──────── Recorded information ────────
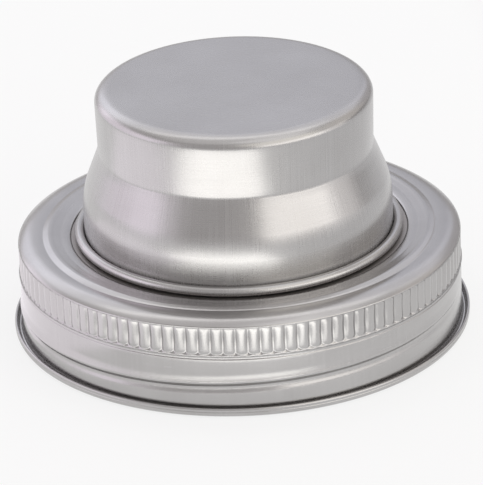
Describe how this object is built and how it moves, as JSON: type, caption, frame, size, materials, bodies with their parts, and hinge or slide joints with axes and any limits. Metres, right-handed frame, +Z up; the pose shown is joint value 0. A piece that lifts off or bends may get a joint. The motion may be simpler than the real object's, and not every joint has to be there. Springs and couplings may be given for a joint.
{
  "type": "mason jar shaker lid",
  "caption": "Stainless lid for a mason jar: fluted screw band with a strainer plate held under its top and a lift-off cap over the opening, for shaking and straining.",
  "frame": {"origin": "centre of the circle that the band's foot stands on", "axes": "+Z up along the lid's axis, towards the cap's top; the lid is round, so X and Y are free, and -Y faces the picture's camera"},
  "size_m": [0.0742, 0.0742, 0.0407],
  "materials": {
    "band_steel": "satin stainless, rolled and pressed",
    "insert_steel": "satin stainless, pierced plate",
    "cap_steel": "satin stainless, drawn cup",
    "seal_rubber": "matt translucent white silicone"
  },
  "bodies": {
    "band": {"screw_band": "band_steel"},
    "insert": {"strainer_insert": "insert_steel", "seal_ring": "seal_rubber"},
    "lift_off_cap": {"cap": "cap_steel"}
  },
  "joints": [
    {"name": "insert_swivel", "type": "hinge", "parent": "band", "child": "insert", "pos_m": [0, 0, 0], "axis": [0, 0, 1], "continuous": true},
    {"name": "cap_lift", "type": "slide", "parent": "insert", "child": "lift_off_cap", "axis": [0, 0, 1], "range_m": [0, 0.03]}
  ]
}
────────
# Given task:
Your task is to quote all of the data word for word.

# Completed task:
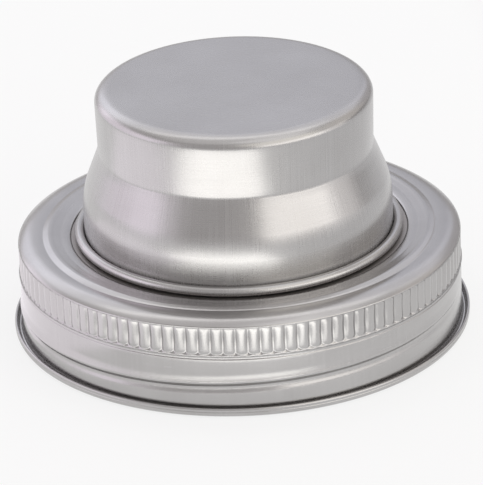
Describe how this object is built and how it moves, as JSON: type, caption, frame, size, materials, bodies with their parts, and hinge or slide joints with axes and any limits. Metres, right-handed frame, +Z up; the pose shown is joint value 0. A piece that lifts off or bends may get a joint. The motion may be simpler than the real object's, and not every joint has to be there. Springs and couplings may be given for a joint.
{
  "type": "mason jar shaker lid",
  "caption": "Stainless lid for a mason jar: fluted screw band with a strainer plate held under its top and a lift-off cap over the opening, for shaking and straining.",
  "frame": {"origin": "centre of the circle that the band's foot stands on", "axes": "+Z up along the lid's axis, towards the cap's top; the lid is round, so X and Y are free, and -Y faces the picture's camera"},
  "size_m": [0.0742, 0.0742, 0.0407],
  "materials": {
    "band_steel": "satin stainless, rolled and pressed",
    "insert_steel": "satin stainless, pierced plate",
    "cap_steel": "satin stainless, drawn cup",
    "seal_rubber": "matt translucent white silicone"
  },
  "bodies": {
    "band": {"screw_band": "band_steel"},
    "insert": {"strainer_insert": "insert_steel", "seal_ring": "seal_rubber"},
    "lift_off_cap": {"cap": "cap_steel"}
  },
  "joints": [
    {"name": "insert_swivel", "type": "hinge", "parent": "band", "child": "insert", "pos_m": [0, 0, 0], "axis": [0, 0, 1], "continuous": true},
    {"name": "cap_lift", "type": "slide", "parent": "insert", "child": "lift_off_cap", "axis": [0, 0, 1], "range_m": [0, 0.03]}
  ]
}